▶ _GIVEN TASK_: Using the listing below, copy every line that mentions "scene".

-- RECORDED DATA start --

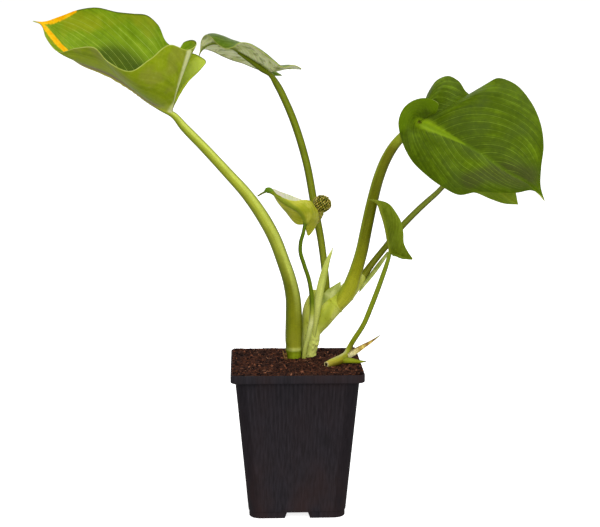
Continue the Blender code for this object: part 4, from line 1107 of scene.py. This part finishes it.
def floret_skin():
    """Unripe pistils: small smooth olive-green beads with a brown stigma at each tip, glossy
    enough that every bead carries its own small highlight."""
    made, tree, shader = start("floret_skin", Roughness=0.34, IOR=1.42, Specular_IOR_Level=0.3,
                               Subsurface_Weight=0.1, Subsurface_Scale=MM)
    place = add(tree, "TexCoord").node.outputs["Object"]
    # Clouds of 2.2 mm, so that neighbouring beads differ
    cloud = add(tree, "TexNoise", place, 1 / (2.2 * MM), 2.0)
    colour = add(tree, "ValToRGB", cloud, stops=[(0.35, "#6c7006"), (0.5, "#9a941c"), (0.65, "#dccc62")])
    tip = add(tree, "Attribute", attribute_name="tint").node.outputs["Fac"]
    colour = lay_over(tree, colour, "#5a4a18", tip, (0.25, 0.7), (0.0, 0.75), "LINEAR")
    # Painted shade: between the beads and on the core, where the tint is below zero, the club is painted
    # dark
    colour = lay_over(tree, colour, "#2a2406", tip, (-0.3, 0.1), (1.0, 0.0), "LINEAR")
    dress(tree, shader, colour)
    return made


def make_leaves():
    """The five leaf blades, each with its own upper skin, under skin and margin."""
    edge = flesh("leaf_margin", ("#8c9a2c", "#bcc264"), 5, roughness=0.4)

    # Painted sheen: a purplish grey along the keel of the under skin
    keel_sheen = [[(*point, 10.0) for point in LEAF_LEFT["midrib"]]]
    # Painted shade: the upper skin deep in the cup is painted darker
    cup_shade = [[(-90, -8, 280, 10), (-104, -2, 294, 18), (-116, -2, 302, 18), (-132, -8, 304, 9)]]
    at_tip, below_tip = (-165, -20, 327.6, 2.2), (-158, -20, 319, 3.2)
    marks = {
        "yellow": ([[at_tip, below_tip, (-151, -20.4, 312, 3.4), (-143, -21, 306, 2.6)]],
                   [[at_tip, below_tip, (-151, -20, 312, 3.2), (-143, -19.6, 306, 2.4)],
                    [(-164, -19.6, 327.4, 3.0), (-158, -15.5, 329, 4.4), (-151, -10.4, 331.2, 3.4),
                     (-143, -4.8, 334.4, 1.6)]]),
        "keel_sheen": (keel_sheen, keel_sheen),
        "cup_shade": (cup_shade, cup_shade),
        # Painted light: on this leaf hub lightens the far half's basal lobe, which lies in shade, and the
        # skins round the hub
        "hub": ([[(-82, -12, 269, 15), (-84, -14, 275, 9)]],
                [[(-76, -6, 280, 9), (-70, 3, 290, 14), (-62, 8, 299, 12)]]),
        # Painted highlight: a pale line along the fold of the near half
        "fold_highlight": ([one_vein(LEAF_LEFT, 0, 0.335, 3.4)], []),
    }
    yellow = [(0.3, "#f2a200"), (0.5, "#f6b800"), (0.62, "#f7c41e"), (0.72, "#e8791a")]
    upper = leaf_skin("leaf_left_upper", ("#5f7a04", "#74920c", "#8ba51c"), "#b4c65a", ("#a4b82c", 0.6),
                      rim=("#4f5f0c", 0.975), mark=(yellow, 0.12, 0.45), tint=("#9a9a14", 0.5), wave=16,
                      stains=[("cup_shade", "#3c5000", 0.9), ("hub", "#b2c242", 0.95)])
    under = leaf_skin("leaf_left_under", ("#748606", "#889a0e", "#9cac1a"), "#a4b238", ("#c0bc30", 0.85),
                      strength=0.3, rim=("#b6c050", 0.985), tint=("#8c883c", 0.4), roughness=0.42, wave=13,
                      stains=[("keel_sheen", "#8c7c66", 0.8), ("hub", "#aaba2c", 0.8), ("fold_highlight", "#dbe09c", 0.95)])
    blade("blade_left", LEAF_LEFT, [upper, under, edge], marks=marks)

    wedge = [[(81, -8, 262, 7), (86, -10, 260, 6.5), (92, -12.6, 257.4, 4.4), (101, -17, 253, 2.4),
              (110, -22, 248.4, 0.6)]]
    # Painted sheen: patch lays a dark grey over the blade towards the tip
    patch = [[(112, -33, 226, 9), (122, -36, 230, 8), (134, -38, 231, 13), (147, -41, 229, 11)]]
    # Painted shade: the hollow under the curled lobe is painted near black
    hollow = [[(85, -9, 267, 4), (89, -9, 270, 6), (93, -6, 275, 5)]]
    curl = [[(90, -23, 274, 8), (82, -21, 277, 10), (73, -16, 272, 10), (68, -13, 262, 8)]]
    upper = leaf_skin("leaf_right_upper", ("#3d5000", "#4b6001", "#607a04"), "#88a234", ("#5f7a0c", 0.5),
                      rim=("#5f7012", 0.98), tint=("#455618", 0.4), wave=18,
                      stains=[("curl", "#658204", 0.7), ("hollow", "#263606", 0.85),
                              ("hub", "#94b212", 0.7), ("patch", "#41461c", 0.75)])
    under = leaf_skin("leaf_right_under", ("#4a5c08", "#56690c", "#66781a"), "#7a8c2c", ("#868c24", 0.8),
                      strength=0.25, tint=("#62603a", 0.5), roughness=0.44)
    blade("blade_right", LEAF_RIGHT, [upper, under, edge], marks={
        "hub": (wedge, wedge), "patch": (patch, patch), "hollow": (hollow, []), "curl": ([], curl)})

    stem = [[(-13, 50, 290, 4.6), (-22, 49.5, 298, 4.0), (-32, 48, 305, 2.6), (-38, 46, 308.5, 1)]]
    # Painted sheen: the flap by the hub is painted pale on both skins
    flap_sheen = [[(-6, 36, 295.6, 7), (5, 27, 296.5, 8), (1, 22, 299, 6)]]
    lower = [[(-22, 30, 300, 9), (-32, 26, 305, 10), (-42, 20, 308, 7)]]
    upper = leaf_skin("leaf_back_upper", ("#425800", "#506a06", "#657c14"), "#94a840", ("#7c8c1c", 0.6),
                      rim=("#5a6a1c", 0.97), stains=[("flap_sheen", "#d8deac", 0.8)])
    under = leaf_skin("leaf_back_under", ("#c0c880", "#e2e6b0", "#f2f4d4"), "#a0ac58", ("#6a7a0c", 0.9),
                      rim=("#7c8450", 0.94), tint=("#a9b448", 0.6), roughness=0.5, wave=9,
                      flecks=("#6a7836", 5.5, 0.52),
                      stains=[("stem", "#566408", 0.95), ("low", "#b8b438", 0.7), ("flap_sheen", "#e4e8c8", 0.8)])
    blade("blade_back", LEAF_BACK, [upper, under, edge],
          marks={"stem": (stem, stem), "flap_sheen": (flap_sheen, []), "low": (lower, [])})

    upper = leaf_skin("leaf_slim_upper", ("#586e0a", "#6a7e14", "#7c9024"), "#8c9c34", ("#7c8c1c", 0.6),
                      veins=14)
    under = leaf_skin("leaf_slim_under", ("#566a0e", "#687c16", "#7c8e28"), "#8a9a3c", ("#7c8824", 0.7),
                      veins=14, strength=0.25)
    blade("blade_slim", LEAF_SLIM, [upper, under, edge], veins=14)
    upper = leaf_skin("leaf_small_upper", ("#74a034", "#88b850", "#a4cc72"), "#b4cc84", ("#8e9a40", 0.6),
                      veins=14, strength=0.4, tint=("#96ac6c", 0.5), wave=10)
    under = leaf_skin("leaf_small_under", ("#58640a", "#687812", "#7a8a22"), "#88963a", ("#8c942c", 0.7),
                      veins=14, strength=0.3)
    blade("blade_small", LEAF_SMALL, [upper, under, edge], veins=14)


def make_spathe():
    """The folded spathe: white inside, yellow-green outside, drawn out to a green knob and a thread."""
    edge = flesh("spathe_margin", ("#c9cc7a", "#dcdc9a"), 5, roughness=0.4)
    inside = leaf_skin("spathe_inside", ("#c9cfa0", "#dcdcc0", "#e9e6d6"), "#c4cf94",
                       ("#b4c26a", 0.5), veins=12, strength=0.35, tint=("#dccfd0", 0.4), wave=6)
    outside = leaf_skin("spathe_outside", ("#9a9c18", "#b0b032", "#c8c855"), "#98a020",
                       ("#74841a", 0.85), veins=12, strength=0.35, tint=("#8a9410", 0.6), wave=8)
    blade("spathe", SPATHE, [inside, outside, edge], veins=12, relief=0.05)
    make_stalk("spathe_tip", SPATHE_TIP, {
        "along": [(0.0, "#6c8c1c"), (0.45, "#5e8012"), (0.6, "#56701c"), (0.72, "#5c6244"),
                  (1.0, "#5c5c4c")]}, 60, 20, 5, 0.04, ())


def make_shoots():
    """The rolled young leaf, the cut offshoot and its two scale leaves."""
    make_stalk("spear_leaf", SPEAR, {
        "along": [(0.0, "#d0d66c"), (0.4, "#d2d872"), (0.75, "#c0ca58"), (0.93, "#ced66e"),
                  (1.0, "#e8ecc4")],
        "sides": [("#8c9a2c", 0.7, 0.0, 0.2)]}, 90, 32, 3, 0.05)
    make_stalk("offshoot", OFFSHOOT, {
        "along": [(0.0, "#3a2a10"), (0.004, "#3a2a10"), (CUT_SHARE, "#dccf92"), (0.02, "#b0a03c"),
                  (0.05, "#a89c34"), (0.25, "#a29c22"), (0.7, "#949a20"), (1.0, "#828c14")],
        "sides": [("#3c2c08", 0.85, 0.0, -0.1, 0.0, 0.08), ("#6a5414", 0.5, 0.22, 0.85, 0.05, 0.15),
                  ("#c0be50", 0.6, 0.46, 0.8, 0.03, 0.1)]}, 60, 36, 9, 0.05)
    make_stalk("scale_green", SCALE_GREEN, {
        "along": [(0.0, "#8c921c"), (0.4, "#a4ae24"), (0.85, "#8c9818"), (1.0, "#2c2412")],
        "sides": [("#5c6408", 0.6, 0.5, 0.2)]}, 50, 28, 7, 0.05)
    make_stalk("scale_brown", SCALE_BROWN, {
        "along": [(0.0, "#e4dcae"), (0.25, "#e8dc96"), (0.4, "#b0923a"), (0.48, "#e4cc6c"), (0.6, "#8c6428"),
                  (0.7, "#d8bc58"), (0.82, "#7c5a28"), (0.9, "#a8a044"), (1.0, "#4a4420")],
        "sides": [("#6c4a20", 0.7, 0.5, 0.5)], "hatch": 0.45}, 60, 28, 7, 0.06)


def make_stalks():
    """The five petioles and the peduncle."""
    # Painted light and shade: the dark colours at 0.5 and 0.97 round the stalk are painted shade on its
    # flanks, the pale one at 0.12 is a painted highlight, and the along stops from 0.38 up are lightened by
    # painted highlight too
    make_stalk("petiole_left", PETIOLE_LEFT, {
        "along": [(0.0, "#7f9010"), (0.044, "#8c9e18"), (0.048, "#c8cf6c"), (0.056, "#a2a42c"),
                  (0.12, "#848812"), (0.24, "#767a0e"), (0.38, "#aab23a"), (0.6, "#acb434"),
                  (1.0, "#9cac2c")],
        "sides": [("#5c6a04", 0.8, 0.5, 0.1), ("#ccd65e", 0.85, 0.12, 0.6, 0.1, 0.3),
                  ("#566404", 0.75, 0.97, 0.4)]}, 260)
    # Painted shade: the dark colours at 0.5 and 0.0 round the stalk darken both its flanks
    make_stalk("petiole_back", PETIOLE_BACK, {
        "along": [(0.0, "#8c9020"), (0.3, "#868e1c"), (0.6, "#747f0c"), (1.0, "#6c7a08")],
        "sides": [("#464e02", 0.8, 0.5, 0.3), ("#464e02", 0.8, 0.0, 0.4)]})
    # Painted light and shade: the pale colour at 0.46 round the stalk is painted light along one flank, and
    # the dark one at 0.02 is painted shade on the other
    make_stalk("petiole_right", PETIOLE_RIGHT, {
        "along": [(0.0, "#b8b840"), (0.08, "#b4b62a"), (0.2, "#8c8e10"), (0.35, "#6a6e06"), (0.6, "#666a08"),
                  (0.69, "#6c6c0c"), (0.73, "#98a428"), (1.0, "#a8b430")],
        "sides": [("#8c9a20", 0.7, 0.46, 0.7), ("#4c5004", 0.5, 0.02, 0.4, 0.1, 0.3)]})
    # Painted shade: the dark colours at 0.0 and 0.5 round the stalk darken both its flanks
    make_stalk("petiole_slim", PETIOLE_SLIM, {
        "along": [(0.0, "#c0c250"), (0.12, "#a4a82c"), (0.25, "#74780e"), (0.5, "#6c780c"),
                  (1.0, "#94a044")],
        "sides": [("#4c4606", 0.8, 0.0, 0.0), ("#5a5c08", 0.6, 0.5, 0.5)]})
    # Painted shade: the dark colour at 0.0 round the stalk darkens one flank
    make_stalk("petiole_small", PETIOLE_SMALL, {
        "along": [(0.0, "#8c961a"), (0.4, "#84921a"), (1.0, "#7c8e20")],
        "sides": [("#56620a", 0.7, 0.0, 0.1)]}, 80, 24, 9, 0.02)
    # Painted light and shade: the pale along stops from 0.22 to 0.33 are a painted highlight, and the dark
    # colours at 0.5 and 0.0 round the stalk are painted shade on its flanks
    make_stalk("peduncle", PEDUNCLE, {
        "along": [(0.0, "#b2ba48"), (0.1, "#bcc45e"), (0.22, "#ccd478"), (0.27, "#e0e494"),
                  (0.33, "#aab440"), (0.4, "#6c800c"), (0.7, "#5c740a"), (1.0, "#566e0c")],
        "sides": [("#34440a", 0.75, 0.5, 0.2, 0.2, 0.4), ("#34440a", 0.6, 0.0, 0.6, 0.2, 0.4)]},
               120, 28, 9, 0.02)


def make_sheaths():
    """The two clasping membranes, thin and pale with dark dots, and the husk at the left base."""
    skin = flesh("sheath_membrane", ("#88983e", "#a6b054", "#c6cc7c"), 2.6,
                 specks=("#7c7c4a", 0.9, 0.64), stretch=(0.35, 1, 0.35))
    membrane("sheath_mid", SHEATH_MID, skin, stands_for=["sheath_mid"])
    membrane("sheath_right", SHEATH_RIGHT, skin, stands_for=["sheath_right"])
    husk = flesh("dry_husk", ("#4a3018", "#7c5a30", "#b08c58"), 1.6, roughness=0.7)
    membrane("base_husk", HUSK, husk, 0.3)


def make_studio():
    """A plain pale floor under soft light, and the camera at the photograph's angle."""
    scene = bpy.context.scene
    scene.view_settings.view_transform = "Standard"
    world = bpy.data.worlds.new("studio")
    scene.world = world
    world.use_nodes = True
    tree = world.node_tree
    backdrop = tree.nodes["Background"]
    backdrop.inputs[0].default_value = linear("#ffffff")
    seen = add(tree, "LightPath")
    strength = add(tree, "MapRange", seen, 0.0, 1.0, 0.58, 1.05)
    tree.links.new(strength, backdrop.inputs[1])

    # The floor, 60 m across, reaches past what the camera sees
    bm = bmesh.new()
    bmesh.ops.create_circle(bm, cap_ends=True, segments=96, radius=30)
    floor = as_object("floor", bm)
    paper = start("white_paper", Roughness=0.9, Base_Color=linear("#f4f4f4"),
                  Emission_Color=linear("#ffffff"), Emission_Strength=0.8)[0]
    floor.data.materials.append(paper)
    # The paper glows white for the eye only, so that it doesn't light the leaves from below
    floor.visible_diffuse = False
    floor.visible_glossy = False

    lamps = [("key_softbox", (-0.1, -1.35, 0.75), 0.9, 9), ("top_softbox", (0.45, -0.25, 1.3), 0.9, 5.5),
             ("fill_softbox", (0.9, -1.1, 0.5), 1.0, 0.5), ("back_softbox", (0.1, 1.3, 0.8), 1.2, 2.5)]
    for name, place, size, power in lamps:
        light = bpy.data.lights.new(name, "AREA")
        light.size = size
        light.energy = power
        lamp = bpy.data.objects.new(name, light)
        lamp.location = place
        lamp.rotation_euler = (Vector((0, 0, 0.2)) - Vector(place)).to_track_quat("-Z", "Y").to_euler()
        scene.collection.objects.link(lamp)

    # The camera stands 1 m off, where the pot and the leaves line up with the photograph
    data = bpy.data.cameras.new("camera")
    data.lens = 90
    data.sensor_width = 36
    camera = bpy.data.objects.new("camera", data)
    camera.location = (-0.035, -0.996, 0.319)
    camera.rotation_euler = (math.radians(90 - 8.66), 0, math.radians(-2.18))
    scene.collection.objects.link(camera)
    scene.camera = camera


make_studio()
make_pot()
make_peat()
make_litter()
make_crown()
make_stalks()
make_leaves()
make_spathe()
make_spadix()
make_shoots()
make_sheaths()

-- RECORDED DATA end --

▶ _TASK OUTPUT_:
Continue the Blender code for this object: part 4, from line 1107 of scene.py. This part finishes it.
    scene = bpy.context.scene
    scene.view_settings.view_transform = "Standard"
    scene.world = world
        scene.collection.objects.link(lamp)
    scene.collection.objects.link(camera)
    scene.camera = camera